BRIEF.
Only lines holding the word "Identity" should be copied from the material.

#### AVAILABLE DATA

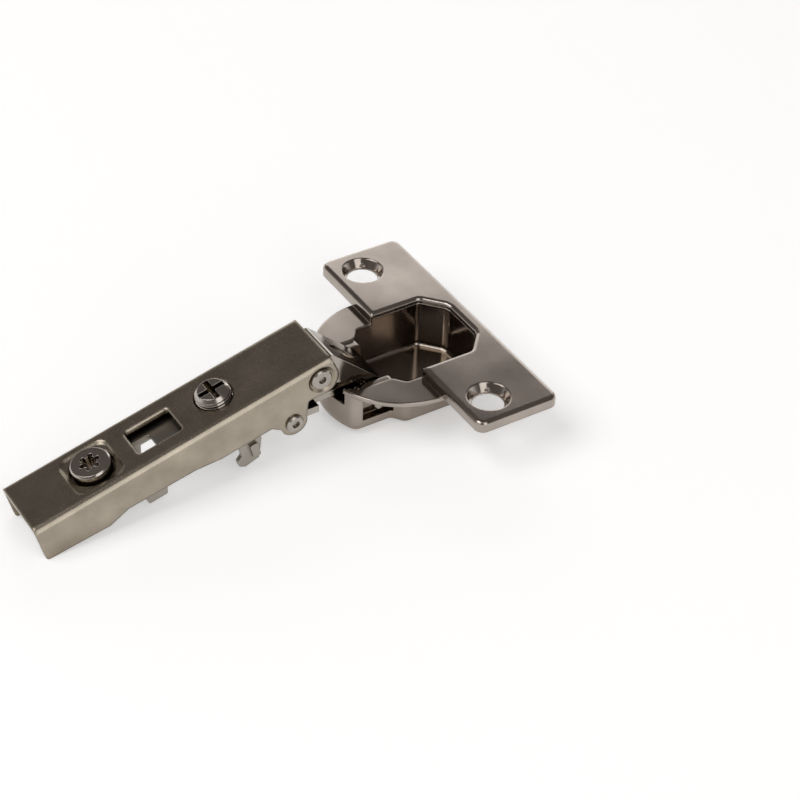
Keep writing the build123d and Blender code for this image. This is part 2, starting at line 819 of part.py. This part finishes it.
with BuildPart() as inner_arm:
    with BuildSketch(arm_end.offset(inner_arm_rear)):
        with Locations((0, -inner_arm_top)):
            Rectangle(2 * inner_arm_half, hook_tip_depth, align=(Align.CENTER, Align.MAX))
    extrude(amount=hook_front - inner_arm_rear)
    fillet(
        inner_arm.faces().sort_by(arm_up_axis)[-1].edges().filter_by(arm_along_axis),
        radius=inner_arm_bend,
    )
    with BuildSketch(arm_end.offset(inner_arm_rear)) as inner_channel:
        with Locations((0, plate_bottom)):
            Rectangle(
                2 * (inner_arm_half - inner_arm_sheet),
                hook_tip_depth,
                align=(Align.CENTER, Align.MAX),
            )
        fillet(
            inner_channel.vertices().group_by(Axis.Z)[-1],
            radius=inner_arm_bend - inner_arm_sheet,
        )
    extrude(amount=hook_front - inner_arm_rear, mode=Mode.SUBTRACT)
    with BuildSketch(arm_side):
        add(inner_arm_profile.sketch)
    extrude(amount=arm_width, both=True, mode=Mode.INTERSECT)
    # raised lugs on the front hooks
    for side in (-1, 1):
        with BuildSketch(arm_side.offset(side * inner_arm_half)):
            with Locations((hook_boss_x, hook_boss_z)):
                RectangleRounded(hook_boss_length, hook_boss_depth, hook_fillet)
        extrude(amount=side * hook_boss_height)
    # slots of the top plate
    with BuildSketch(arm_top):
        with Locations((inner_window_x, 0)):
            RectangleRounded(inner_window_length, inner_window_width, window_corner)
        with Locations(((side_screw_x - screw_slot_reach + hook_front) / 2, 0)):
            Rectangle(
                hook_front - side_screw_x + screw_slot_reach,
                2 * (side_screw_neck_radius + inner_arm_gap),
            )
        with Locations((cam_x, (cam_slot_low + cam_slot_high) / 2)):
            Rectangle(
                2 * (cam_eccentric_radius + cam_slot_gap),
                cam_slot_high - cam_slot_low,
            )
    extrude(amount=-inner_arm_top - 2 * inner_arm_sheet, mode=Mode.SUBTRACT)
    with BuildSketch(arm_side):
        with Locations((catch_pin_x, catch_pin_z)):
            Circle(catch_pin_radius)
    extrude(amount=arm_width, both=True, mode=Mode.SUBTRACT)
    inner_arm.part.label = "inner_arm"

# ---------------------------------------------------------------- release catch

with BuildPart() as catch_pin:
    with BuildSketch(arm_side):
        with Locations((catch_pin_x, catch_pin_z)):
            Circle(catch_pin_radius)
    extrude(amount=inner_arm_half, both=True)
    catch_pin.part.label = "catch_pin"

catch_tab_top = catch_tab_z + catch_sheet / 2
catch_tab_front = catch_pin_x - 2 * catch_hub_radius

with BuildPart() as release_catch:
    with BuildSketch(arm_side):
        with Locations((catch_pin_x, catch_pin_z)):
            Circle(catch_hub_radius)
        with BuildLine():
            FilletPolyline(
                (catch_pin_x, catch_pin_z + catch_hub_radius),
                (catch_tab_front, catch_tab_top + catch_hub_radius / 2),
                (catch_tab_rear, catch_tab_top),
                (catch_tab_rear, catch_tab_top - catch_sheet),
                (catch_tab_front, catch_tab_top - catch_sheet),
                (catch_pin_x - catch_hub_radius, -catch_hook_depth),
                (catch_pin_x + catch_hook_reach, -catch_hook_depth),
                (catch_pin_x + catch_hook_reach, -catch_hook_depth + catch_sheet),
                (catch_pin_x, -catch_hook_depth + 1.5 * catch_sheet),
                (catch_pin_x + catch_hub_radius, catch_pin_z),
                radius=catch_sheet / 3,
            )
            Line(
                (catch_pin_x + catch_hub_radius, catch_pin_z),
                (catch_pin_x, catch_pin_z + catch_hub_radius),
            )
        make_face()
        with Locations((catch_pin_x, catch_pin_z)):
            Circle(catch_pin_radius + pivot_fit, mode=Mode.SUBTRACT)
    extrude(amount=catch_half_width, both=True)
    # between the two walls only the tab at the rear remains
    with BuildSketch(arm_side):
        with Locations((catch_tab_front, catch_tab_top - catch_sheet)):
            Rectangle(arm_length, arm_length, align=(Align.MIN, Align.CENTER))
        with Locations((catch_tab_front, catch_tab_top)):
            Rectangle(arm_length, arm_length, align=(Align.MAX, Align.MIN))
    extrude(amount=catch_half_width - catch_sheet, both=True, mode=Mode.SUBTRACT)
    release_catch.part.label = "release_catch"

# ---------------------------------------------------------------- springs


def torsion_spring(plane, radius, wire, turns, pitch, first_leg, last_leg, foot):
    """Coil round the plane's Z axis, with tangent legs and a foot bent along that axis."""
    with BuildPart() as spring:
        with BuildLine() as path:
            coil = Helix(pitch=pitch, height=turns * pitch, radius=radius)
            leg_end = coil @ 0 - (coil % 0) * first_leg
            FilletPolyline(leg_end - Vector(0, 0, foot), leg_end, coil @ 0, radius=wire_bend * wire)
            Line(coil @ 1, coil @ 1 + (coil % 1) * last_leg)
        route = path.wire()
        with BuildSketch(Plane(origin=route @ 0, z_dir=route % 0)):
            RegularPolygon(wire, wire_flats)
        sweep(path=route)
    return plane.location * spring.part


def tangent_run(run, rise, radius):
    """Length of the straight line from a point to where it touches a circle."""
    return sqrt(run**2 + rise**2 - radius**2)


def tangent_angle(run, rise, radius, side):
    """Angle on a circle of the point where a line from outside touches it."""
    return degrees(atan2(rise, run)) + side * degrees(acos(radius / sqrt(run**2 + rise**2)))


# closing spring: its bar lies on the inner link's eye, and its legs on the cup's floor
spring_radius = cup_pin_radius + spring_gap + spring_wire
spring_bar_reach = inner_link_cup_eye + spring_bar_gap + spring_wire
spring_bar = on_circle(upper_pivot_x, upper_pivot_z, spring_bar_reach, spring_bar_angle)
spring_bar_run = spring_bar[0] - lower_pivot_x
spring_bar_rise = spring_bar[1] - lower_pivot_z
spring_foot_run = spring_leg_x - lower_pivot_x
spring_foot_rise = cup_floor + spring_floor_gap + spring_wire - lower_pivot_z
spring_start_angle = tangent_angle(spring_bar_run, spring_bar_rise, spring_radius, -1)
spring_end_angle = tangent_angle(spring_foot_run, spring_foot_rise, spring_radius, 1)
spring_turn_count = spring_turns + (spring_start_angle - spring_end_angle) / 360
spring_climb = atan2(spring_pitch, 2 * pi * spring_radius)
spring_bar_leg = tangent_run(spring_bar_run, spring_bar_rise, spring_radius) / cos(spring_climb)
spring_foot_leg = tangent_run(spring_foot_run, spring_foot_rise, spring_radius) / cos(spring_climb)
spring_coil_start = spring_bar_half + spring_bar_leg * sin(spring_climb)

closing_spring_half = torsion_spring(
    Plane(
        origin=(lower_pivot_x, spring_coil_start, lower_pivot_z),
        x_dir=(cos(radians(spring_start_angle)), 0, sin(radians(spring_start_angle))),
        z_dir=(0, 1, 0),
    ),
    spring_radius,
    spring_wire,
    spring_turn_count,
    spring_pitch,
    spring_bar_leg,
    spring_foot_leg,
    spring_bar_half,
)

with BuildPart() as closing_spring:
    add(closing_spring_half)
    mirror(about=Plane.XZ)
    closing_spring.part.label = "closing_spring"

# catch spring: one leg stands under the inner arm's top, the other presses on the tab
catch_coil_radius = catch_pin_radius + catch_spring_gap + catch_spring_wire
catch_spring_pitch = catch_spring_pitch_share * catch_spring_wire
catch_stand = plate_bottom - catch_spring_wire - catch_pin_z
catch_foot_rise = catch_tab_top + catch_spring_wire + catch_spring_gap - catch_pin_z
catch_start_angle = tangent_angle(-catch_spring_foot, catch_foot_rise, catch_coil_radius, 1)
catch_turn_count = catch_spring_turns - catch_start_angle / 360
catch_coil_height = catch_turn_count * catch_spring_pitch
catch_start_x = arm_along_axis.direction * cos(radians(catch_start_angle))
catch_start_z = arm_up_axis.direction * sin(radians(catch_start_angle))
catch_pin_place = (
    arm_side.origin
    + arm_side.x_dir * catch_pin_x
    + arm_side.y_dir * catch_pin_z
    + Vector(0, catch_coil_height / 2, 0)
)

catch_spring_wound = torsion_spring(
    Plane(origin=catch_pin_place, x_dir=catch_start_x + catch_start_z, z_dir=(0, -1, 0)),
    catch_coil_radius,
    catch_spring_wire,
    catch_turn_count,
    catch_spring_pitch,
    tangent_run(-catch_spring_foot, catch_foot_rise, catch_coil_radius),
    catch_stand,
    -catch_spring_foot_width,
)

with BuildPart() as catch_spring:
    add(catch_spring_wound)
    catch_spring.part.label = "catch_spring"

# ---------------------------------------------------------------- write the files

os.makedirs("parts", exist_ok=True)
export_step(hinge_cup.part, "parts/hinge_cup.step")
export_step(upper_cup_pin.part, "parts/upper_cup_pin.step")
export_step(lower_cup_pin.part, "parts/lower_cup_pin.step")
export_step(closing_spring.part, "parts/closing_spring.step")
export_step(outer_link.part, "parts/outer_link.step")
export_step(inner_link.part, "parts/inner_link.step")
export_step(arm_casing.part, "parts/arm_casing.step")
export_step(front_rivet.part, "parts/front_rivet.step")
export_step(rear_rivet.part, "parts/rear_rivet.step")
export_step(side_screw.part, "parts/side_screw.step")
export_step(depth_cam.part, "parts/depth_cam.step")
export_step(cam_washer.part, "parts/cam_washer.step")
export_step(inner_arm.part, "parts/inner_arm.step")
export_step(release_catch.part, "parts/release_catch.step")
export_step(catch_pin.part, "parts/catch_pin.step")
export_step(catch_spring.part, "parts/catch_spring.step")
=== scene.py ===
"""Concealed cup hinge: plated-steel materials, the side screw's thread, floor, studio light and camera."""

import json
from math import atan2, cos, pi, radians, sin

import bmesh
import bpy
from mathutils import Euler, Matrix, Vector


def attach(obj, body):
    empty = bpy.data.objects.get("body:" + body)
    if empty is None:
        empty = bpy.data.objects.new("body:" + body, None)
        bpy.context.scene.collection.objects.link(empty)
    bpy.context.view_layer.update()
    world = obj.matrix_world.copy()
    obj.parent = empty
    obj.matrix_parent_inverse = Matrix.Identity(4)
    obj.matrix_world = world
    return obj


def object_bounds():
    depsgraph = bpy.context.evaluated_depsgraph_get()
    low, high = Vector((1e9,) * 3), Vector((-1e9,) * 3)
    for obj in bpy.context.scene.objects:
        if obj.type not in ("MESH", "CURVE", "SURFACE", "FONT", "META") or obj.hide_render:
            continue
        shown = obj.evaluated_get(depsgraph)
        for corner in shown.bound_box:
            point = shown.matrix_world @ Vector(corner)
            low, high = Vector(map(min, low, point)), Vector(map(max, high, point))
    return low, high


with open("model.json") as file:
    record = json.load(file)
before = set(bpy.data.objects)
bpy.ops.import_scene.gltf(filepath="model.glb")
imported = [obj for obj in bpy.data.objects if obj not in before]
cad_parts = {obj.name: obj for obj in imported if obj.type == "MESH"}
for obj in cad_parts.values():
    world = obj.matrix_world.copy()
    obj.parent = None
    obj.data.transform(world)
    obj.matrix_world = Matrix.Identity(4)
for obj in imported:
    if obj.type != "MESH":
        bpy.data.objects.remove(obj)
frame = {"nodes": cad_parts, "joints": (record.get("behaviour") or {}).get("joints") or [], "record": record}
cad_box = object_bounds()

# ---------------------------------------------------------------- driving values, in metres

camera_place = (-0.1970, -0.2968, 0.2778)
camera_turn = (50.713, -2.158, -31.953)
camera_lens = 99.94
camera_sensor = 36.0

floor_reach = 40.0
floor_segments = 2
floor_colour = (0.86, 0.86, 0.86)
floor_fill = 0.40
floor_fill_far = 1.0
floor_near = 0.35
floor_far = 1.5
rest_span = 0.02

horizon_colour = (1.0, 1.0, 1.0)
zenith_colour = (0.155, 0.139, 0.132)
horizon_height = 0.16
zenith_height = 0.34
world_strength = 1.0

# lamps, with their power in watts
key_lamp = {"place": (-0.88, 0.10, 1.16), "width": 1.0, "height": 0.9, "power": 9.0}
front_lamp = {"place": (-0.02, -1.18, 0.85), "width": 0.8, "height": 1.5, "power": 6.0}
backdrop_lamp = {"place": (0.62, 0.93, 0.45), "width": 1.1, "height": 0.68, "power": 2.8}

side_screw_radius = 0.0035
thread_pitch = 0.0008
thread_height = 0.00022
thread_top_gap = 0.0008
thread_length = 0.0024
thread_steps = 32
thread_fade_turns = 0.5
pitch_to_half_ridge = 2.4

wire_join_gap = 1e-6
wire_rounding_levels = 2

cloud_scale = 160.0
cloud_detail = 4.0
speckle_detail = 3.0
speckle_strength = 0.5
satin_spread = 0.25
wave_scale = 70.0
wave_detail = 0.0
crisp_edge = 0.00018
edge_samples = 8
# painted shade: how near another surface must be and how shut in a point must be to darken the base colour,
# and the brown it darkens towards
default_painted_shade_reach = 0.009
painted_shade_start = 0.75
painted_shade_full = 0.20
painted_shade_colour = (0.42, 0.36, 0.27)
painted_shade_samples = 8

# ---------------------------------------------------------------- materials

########

ANSWER TO THE TASK.
    obj.matrix_parent_inverse = Matrix.Identity(4)
    obj.matrix_world = Matrix.Identity(4)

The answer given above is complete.